→ EXERCISE
Produce the listing below again, exactly as shown.

→ PROVIDED DATA
# # #
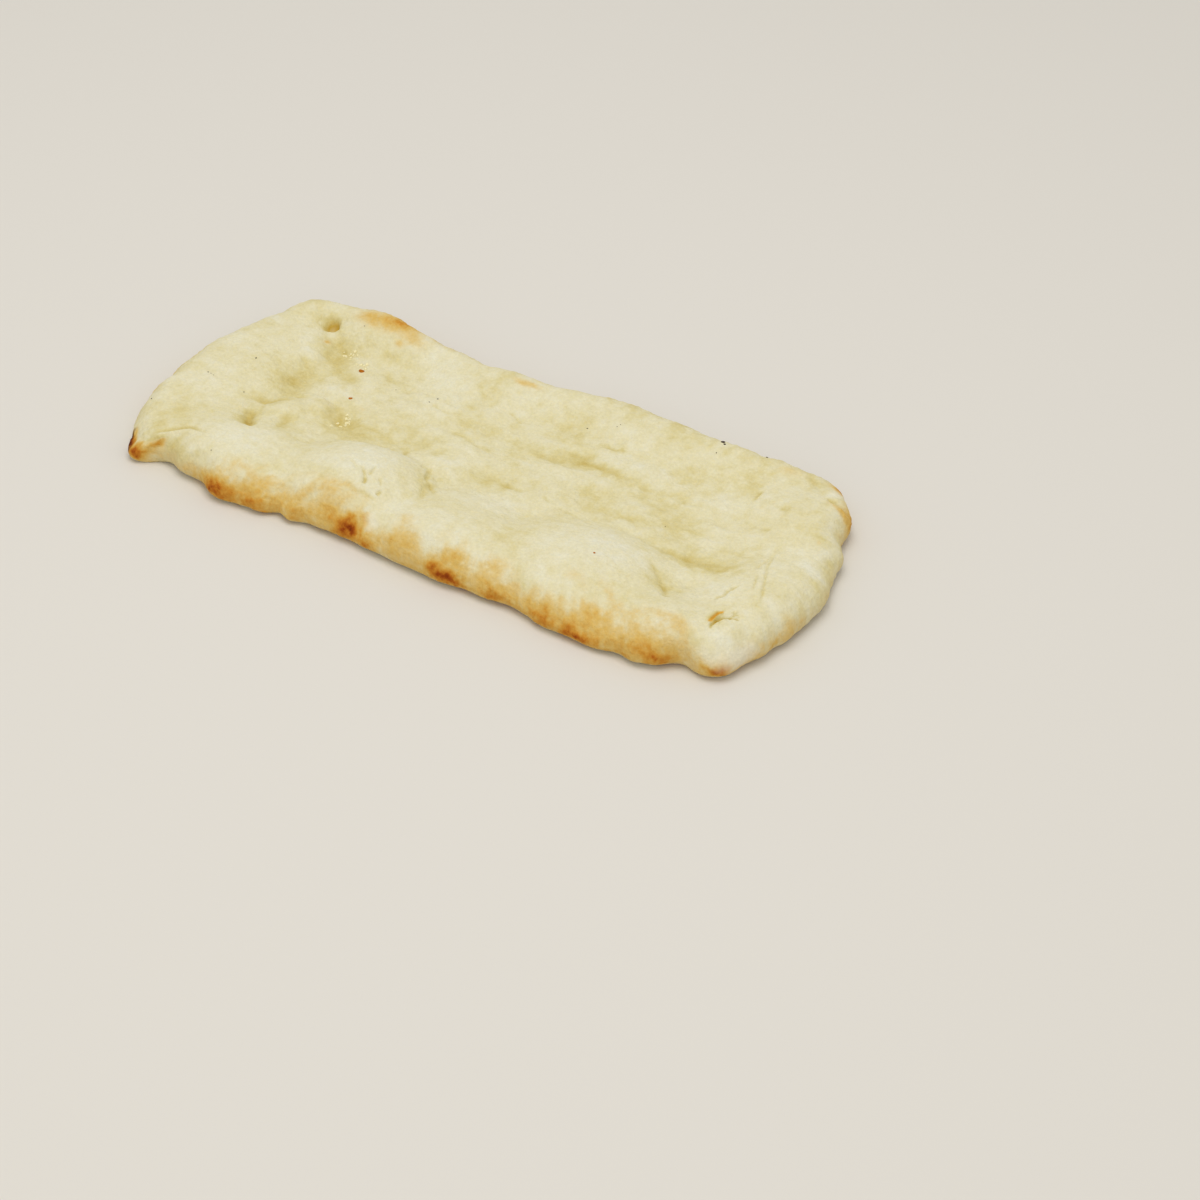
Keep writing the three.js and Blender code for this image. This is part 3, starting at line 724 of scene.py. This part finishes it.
def finish_skin(mesh, edge):
    """Raises the lumps, wrinkles and grain of the skin, and notes where it is buttery, toasted,
    charred, floured or torn for the finish, and where painted shade lies: a darker buttery yellow in
    skin that lies low or turns away from above, and browner tones at the foot of the edge."""
    points = vertex_array(mesh, "vertices", "co")
    normals = vertex_array(mesh, "vertex_normals", "vector")
    facing = normals[:, 2]
    x, y, z = points.T

    # Which part of the skin each point belongs to, as shares.
    top = smooth(0.1, 0.7, facing)
    under = smooth(-0.5, -0.9, facing)
    middle = top * (1 - smooth(0.8, 5.0, swollen(x, y)))
    slope = smooth(24, 10, edge.climb) * smooth(-5, -1, edge.climb)
    foot = smooth(14, 6, edge.climb) * smooth(-9, -3, edge.climb)

    # The skin's relief in mm.
    streaks = np.array([edge.streaked(*sizes) for sizes in STREAKS])
    wrinkled = np.array(STREAK_UP) @ streaks * slope
    lobes = LOBE_UP * edge.streaked(*LOBES) * foot
    wander = layered(points, WANDER_ALONG), layered(points, WANDER_UP)
    kneaded = kneaded_lumps(points) * middle
    coarse = layered(points, BROAD) * (1 - 0.6 * middle) + layered(points, GRAIN)
    creases = creased(x + 0.2 * wander[0], y + 0.2 * wander[1], CREASES) * top
    tears = creased(x, y, TEARS, lip=0.35) * top
    pinch = pinched(x + 0.25 * wander[0], y + 0.25 * wander[1])
    knobs = bumped(x, y, KNOBS) * top
    relief = kneaded + (coarse + wrinkled) * (1 - under) + lobes
    relief += knobs - creases - tears - PINCH_DEPTH * pinch
    moved = points + normals * relief[:, None]
    dimpled = np.maximum(0, layered(points, DIMPLES)) * under
    moved[:, 2] = np.where(z < LYING, dimpled, np.maximum(moved[:, 2], LEAST_LIFT))
    mesh.vertices.foreach_set("co", moved.ravel())

    # Where it is toasted, and where painted shade at the foot of the edge is drawn as toasting.
    ragged = np.array(STREAK_RAG) @ streaks + 0.16 * wander[0]
    patchy = 1.03 + np.array(STREAK_TOAST) @ streaks + layered(points, BLISTERS)
    toast_and_foot_shade = together(
        # The edge band is strongest at and below the outermost line, where it also paints the shade of the
        # dough's foot.
        edge.band(EDGE_TOAST_AND_FOOT_SHADE, ragged) * patchy * (1 - under),
        edge.marked(EDGE_SPOTS, wander) * (1 - under),
        together(*soft_marks(x + 0.4 * wander[0], y + 0.4 * wander[1], TOP_TOASTS)) * top,
    )

    # Where it is buttery: by the torn slit and in patches. Painted shade makes it darker and more buttery
    # in dents, hollows, creases, tears and the deep pinch, between the kneaded lumps, and where it turns
    # away from above.
    lip_away, lip_fade = line_reach(x, y, LIP_LINE)
    # Painted shade: the deeper skin lies in a dent, hollow, crease, tear or the deep pinch, the darker and
    # more buttery it is.
    depths = (-knobs, bumped(x, y, HOLLOWS), creases, tears)
    sunken_shade = sum(np.clip(depth * rate, 0, most) for depth, (rate, most) in zip(depths, SUNKEN_SHADE))
    sunken_shade += 0.5 * pinch ** 1.6
    # Painted shade: skin turned away from above is darker and more buttery.
    turned_away_shade = 0.14 * (1 - smooth(0.3, 1.0, facing))
    by_slit = 0.30 * np.exp(-(lip_away / LIP_GLOW) ** 2) * lip_fade
    # Patches of buttery and paler skin, with painted shade among them. The dips between kneaded lumps get
    # painted shade, and their crowns get painted light.
    patches = sum(soft_marks(x + wander[0], y + wander[1], BUTTERY_AND_SHADED)) - 0.06 * kneaded
    streaky = (np.array(STREAK_BUTTER) @ streaks - 0.015) * slope
    butter_and_shade = 0.05 + sunken_shade + turned_away_shade + by_slit + patches + layered(points, CLOUDS) + streaky

    set_attributes(mesh, {
        "butter_and_shade": butter_and_shade * (1 - under),
        "toast_and_foot_shade": np.clip(toast_and_foot_shade, 0, 1),
        "char": edge.marked(CHARS, wander),
        "flour": edge.marked(FLOURED, wander),
        "torn": np.exp(-(lip_away / LIP_HALF) ** 2) * np.minimum(1, 2 * lip_fade) * top,
        "under": under,
    })
    mesh.update()


# ---------------- nodes and colours
def linear(hex_colour):
    """An sRGB hex colour as linear RGBA."""
    values = [int(hex_colour[i:i + 2], 16) / 255 for i in (1, 3, 5)]
    return [v / 12.92 if v <= 0.04045 else ((v + 0.055) / 1.055) ** 2.4 for v in values] + [1.0]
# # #
→ FINAL ANSWER
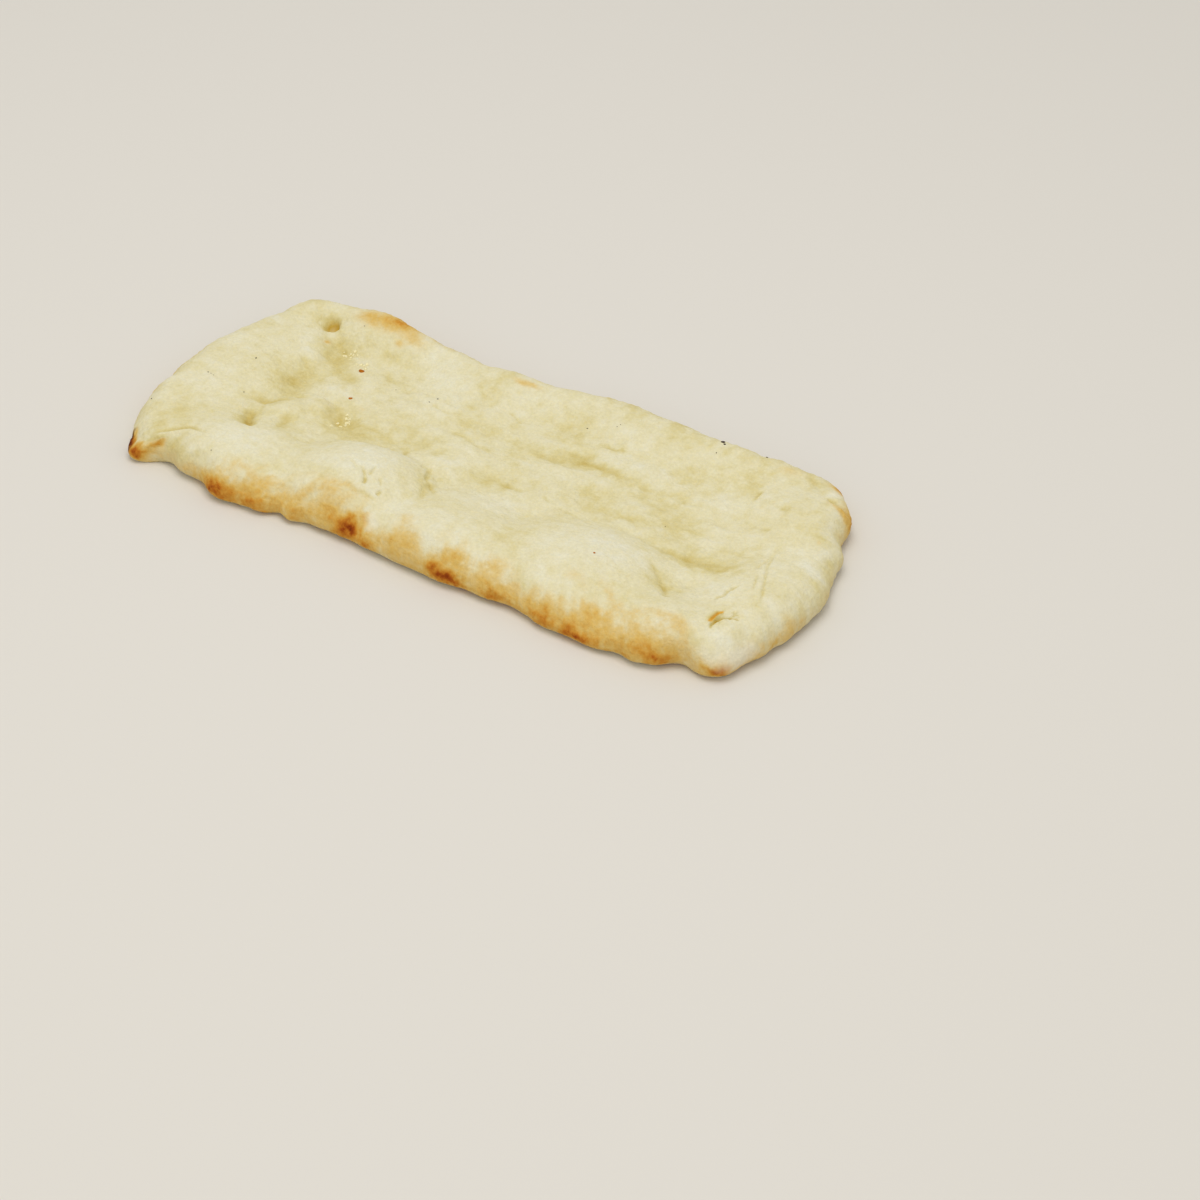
Keep writing the three.js and Blender code for this image. This is part 3, starting at line 724 of scene.py. This part finishes it.
def finish_skin(mesh, edge):
    """Raises the lumps, wrinkles and grain of the skin, and notes where it is buttery, toasted,
    charred, floured or torn for the finish, and where painted shade lies: a darker buttery yellow in
    skin that lies low or turns away from above, and browner tones at the foot of the edge."""
    points = vertex_array(mesh, "vertices", "co")
    normals = vertex_array(mesh, "vertex_normals", "vector")
    facing = normals[:, 2]
    x, y, z = points.T

    # Which part of the skin each point belongs to, as shares.
    top = smooth(0.1, 0.7, facing)
    under = smooth(-0.5, -0.9, facing)
    middle = top * (1 - smooth(0.8, 5.0, swollen(x, y)))
    slope = smooth(24, 10, edge.climb) * smooth(-5, -1, edge.climb)
    foot = smooth(14, 6, edge.climb) * smooth(-9, -3, edge.climb)

    # The skin's relief in mm.
    streaks = np.array([edge.streaked(*sizes) for sizes in STREAKS])
    wrinkled = np.array(STREAK_UP) @ streaks * slope
    lobes = LOBE_UP * edge.streaked(*LOBES) * foot
    wander = layered(points, WANDER_ALONG), layered(points, WANDER_UP)
    kneaded = kneaded_lumps(points) * middle
    coarse = layered(points, BROAD) * (1 - 0.6 * middle) + layered(points, GRAIN)
    creases = creased(x + 0.2 * wander[0], y + 0.2 * wander[1], CREASES) * top
    tears = creased(x, y, TEARS, lip=0.35) * top
    pinch = pinched(x + 0.25 * wander[0], y + 0.25 * wander[1])
    knobs = bumped(x, y, KNOBS) * top
    relief = kneaded + (coarse + wrinkled) * (1 - under) + lobes
    relief += knobs - creases - tears - PINCH_DEPTH * pinch
    moved = points + normals * relief[:, None]
    dimpled = np.maximum(0, layered(points, DIMPLES)) * under
    moved[:, 2] = np.where(z < LYING, dimpled, np.maximum(moved[:, 2], LEAST_LIFT))
    mesh.vertices.foreach_set("co", moved.ravel())

    # Where it is toasted, and where painted shade at the foot of the edge is drawn as toasting.
    ragged = np.array(STREAK_RAG) @ streaks + 0.16 * wander[0]
    patchy = 1.03 + np.array(STREAK_TOAST) @ streaks + layered(points, BLISTERS)
    toast_and_foot_shade = together(
        # The edge band is strongest at and below the outermost line, where it also paints the shade of the
        # dough's foot.
        edge.band(EDGE_TOAST_AND_FOOT_SHADE, ragged) * patchy * (1 - under),
        edge.marked(EDGE_SPOTS, wander) * (1 - under),
        together(*soft_marks(x + 0.4 * wander[0], y + 0.4 * wander[1], TOP_TOASTS)) * top,
    )

    # Where it is buttery: by the torn slit and in patches. Painted shade makes it darker and more buttery
    # in dents, hollows, creases, tears and the deep pinch, between the kneaded lumps, and where it turns
    # away from above.
    lip_away, lip_fade = line_reach(x, y, LIP_LINE)
    # Painted shade: the deeper skin lies in a dent, hollow, crease, tear or the deep pinch, the darker and
    # more buttery it is.
    depths = (-knobs, bumped(x, y, HOLLOWS), creases, tears)
    sunken_shade = sum(np.clip(depth * rate, 0, most) for depth, (rate, most) in zip(depths, SUNKEN_SHADE))
    sunken_shade += 0.5 * pinch ** 1.6
    # Painted shade: skin turned away from above is darker and more buttery.
    turned_away_shade = 0.14 * (1 - smooth(0.3, 1.0, facing))
    by_slit = 0.30 * np.exp(-(lip_away / LIP_GLOW) ** 2) * lip_fade
    # Patches of buttery and paler skin, with painted shade among them. The dips between kneaded lumps get
    # painted shade, and their crowns get painted light.
    patches = sum(soft_marks(x + wander[0], y + wander[1], BUTTERY_AND_SHADED)) - 0.06 * kneaded
    streaky = (np.array(STREAK_BUTTER) @ streaks - 0.015) * slope
    butter_and_shade = 0.05 + sunken_shade + turned_away_shade + by_slit + patches + layered(points, CLOUDS) + streaky

    set_attributes(mesh, {
        "butter_and_shade": butter_and_shade * (1 - under),
        "toast_and_foot_shade": np.clip(toast_and_foot_shade, 0, 1),
        "char": edge.marked(CHARS, wander),
        "flour": edge.marked(FLOURED, wander),
        "torn": np.exp(-(lip_away / LIP_HALF) ** 2) * np.minimum(1, 2 * lip_fade) * top,
        "under": under,
    })
    mesh.update()


# ---------------- nodes and colours
def linear(hex_colour):
    """An sRGB hex colour as linear RGBA."""
    values = [int(hex_colour[i:i + 2], 16) / 255 for i in (1, 3, 5)]
    return [v / 12.92 if v <= 0.04045 else ((v + 0.055) / 1.055) ** 2.4 for v in values] + [1.0]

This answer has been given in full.